Diana souhaite garder en plus de ses interventions en habitat inclusif des interventions au domicile ordinaire chez ses bénéficiaires « j’aime l’équilibre entre les différents publics et les différentes missions : pas de routine ! » La Maison d’Hestia est habitée par 12 colocataires en situation de handicap (un retraité, une lycéenne, 10 travailleurs en ESAT). 10 professionnels ADT44 s’y relayent, 5 collaborateurs déjà dans l’association qui ont pu intégrer le projet et 5 embauchés, pour l’animation de la vie collective, l’aide à la préparation des repas collectifs et individuels, aux courses, à l’entretien, à l’accompagnement aux RDV … « c’est un accompagnement autrement que le domicile. On accompagne vers l’autonomie des habitants. Nous sommes là pour écouter leurs besoins et valoriser leurs capacités, pas pour faire à leur place, mais faire avec eux. Et ils ont déjà tous fait de bons progrès dans la gestion de leur quotidien. C’est ça la Maison d’Hestia : être là, mais ne pas les priver de ce qu’ils peuvent faire. On apprend à les connaître et on apprend avec eux. »
Son épilogue. Epilogul ei.
Notre rencontre aurait pu commencer par cette confidence, c’est pourtant en partant que Diana me glisse qu’il y a 2 ans sa maman est tombée gravement malade, en Roumanie. Avec sa famille, ils ont eu beaucoup de mal à trouver une aide à domicile pour s’occuper d’elle, du mal à trouver une professionnelle compétente, formée et de confiance.

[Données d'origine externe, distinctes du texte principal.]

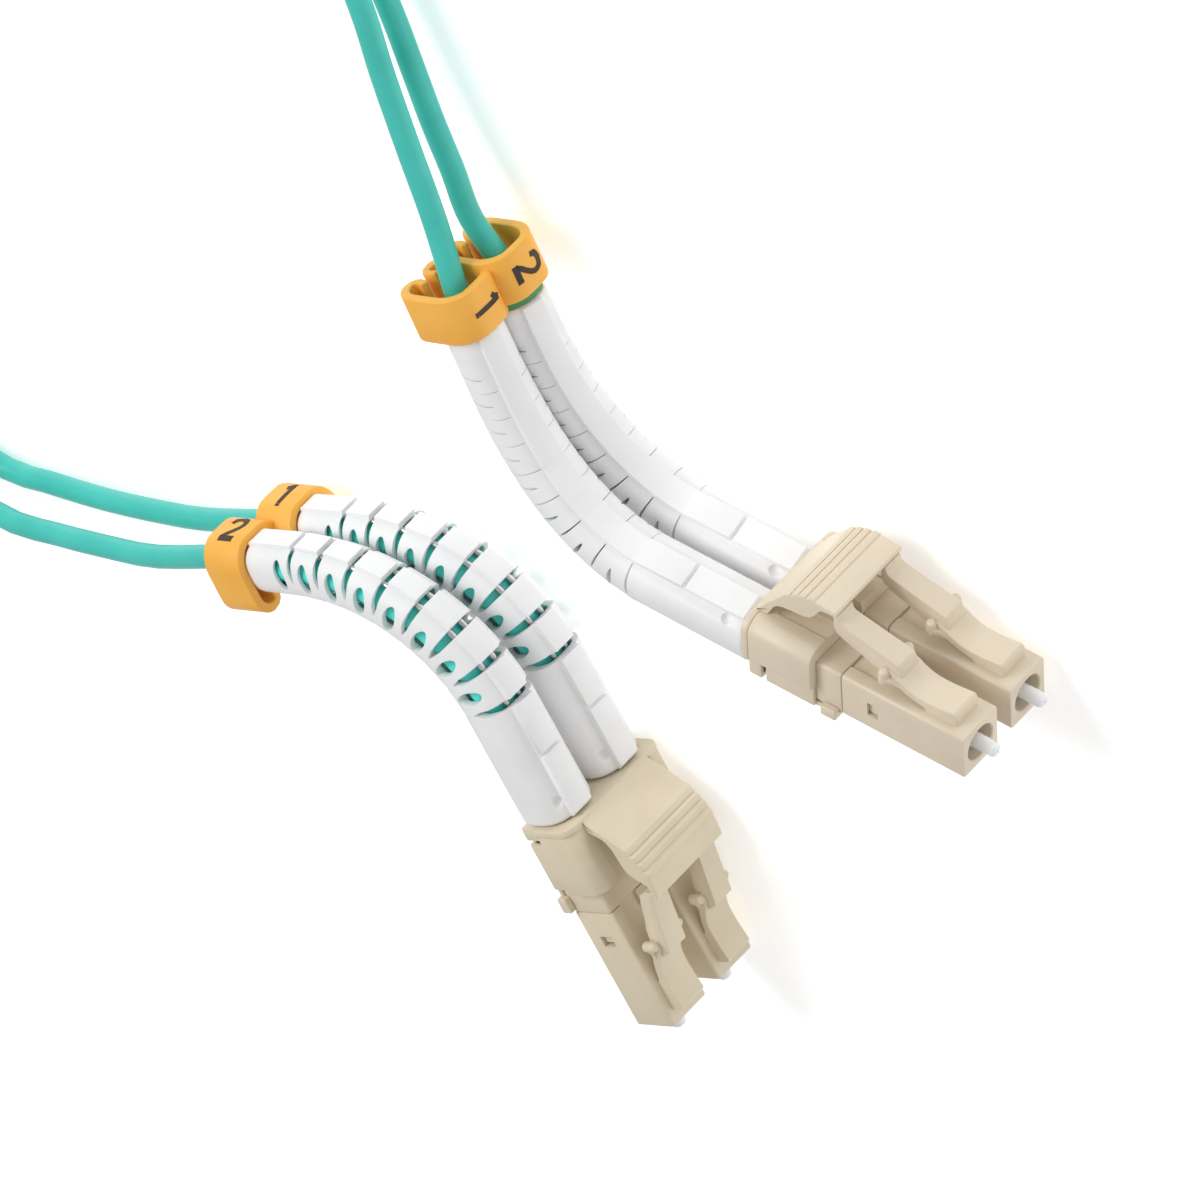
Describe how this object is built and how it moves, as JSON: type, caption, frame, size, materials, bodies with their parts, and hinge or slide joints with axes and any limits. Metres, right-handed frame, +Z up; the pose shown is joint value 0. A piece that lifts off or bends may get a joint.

C’est à cet épisode de sa vie que Diana s’est dit que le monde manquait cruellement de personnes comme elles, et que peut-être, depuis cet évènement, elle a besoin d’aider un peu plus les autres…
Je la quitte sur un joli « Volere é potere » .
Je les retrouverai, Diana et son bel accent, un mois plus tard, au micro, à l’assemblée générale de ADT, pour témoigner de son rôle d’ADTeam, de la vie d’équipe sur Machecoul, des projets.